August 12, 2006 | Unregistered Commenterdigitaldion

I know I am two weeks off the scent here, but as an evolutionary behavioural ecologist I thought I would add something.
The idea of a God who created the world in the snap of His/Her fingers pales into insignificance if we consider what God would have had to create in order to give us what we see in nature today.
The idea that God created a system which would stay in a state of beautifully balanced equilibrium no matter what ecological, environmental or even man-made pressure came into play, is far more impressive and holy a feat, than merely snapping His Godly fingers creating whatever He was imagining at the time.

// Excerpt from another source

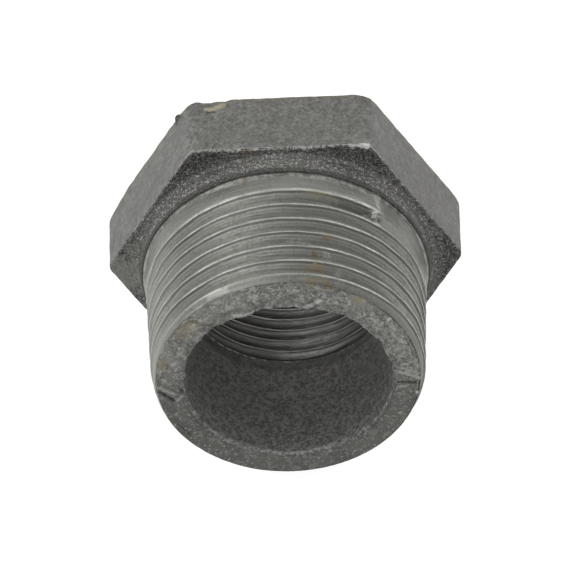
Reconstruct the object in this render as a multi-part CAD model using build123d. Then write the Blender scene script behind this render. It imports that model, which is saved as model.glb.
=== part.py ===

The theory of evolution describes exactly that system. The key point is: as hard as we might try to destroy the planet, we will never succeed. Sure, it may be inhabitable for us, but it will simply a find a new equilibrium, a new ecology, a new garden of eden. When the continents shifted, the life on this planet simply adapted. When the meteor/valcano/aliens killed the dinosaurs, life simply adapted. When the dino's used feathers for a cooler climate and somehow discovered they could fly, it was simply life adapting. And when an ape that had decided to walk upright to free its hands realised that there was a God, we were simply adapting. Now that for me is the true glory of God's creative skill.